GPT-5.5 with an analogous setup: real working sessions hit "Codex ran out of room in the model's context window" three times in a row, each time when a single turn's input crossed ~270,000 tokens. Codex's /status reported a 998K window throughout; the OpenAI API rejected the requests anyway.

So the override-tells-Codex layer worked for both models, but only the GPT-5.4 API actually honored it for Plus. The catalog patch convinces Codex it has more headroom; the server still enforces the plan-tier ceiling for GPT-5.5.

I haven't tested this on Pro / Enterprise / API access, so I can't say whether the limit relaxes there. If you're on a higher tier and want to find out, the test is: stress-test a GPT-5.5 1M profile with several hundred thousand tokens of single-turn input and read the rollout's last_token_usage.input_tokens. If it succeeds, the gate is plan-tier; if it fails the same way, the cap is universal on Codex.

Update -- July 2026 (Codex 0.144.4): this technique no longer works

Since I wrote this, Codex changed how it resolves context windows, and the override above stopped doing anything. I re-tested the whole thing on the same subscription account against Codex 0.144.4, in an isolated config directory so nothing touched my live setup. Three things changed.

1. The `model_context_window` override is ignored

Whether you set it in a profile file (codex --profile gpt54_1m) or inline (codex exec -c 'model_context_window=1000000'), the key no longer changes anything. A session launched with the 1M profile still reports a 258,400-token window -- 95% of the 272,000 catalog default. The setting parses without error and has no effect.

2. The catalog now drives only the displayed window -- not the enforced one

Codex 0.144.4 reads the window from the model catalog (~/.codex/models_cache.json), and editing an entry's context_window does change the number Codex shows you. But that number is cosmetic. I patched GPT-5.5's catalog entry down to 100,000 -- Codex then displayed a 95,000-token window -- and a 132,606-token input still went through. I patched it up to 1,000,000 -- displayed 950,000 -- and inputs above ~272,000 tokens were still rejected client-side with "ran out of room in the model's context window."

The real limit is enforced server-side, per model and plan tier, and no client-side edit moves it in either direction. (Codex also re-fetches the catalog from the server on a timer, silently overwriting your edit unless you make the file read-only.)

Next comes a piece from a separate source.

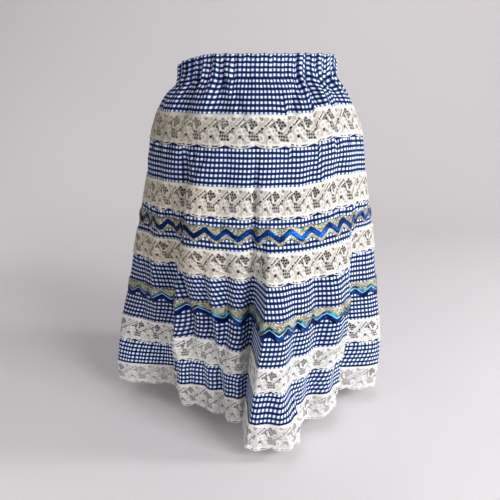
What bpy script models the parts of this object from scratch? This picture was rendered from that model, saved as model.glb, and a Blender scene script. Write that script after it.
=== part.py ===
"""Gathered gingham skirt with lace bands and rickrack, hollow and standing as it is worn.

Metres, +Z up, the front faces -Y. The origin is the middle of the waist opening, at half
the height of the elastic casing. Every piece is a wall made from one shared set of points
round the skirt: a column is a place round it, a drop is a depth below the origin.
"""
import math
from collections import namedtuple
from functools import lru_cache

import bmesh
import bpy
from mathutils import Vector

# Cut and cloth, in metres
COLUMNS = 78                 # places round the skirt: two make a gather or a zigzag
CLOTH_WALL = 0.0012
LACE_WALL = 0.0012
CASING_WALL = 0.0026         # two layers of cloth round the elastic
GOLD_WALL = 0.0010
BLUE_WALL = 0.0009
SEAM = 0.0004                # clear space where two pieces meet or lie on each other
GATHER = 0.0032              # how far a gather stands out of the casing's line, and in
RIPPLE = 0.0013              # the soft puckers that every lower seam leaves in its tier
SCALLOP = 0.0055             # how far a lace edge rises between two scallops
GAP_WIDE = 0.0060            # the eyelet in the middle of each lace motif
GAP_HIGH = 0.0080

# The tiers and laces are cut in a front and a back half, joined by a seam at each side
SIDE_COLUMN = COLUMNS // 4
HALVES = {"front": (SIDE_COLUMN, SIDE_COLUMN + COLUMNS // 2),
          "back": (SIDE_COLUMN + COLUMNS // 2, SIDE_COLUMN + COLUMNS)}

# Drops of the seams below the origin
CASING_TOP = -0.0205
CASING_STITCH = -0.0010
CASING_END = 0.0205
CASING_RUFFLE = 0.0010       # the casing's top edge rises and falls with its gathers
GATHERS_OPEN = 0.0500
LACE_1_TOP = 0.0885
LACE_1_END = 0.1495
LACE_2_TOP = 0.2215
LACE_2_END = 0.2825
LACE_3_TOP = 0.3435
LACE_3_END = 0.4015
LACE_4_TOP = 0.5490
LACE_4_END = 0.6060
LACE_5_TOP = 0.6640
HEM = 0.7225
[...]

3. There's now a hard 1 MiB cap on a single input message

Independent of tokens, Codex rejects any single message over 1,048,576 characters with input_too_large, before it ever checks the context window. The original end-to-end test in this post -- piping a 591,580-token file to one codex exec -- can't even run today: that much text is well over 1 MiB.

What the windows actually are now

Measured by feeding single-turn inputs of increasing size and reading the accepted input_tokens straight from each session's rollout JSON:

GPT-5.5 -- accepts 268,606 tokens; the next step up is rejected. Usable ceiling ~272,000.
GPT-5.6 (it ships as three variants -- sol, terra, luna) -- sol accepted 356,472 tokens and rejected around 392K. Its usable window is clearly larger than 5.5's, but still short of 400K.
GPT-5.4 -- accepted 291,221 tokens (I didn't push it to its ceiling). It's the only model whose catalog still carries max_context_window: 1000000.

Every one of these reported the same cosmetic 258,400-token window regardless of the model.

The practical upshot inverts the original premise. You can no longer unlock a bigger window by editing config -- the number you can change is the one that doesn't matter. But for the newer models you don't need to: GPT-5.6 already grants more usable context than GPT-5.5 by default. GPT-5.5 is the outlier, capped lowest of the three -- the same regression subscription users flagged in openai/codex#19464, where 5.5 gives less long-context headroom than 5.4 did.

As before, this is one ChatGPT-subscription account. On Pro / Enterprise / API the server-enforced ceilings may well be higher -- I haven't tested them.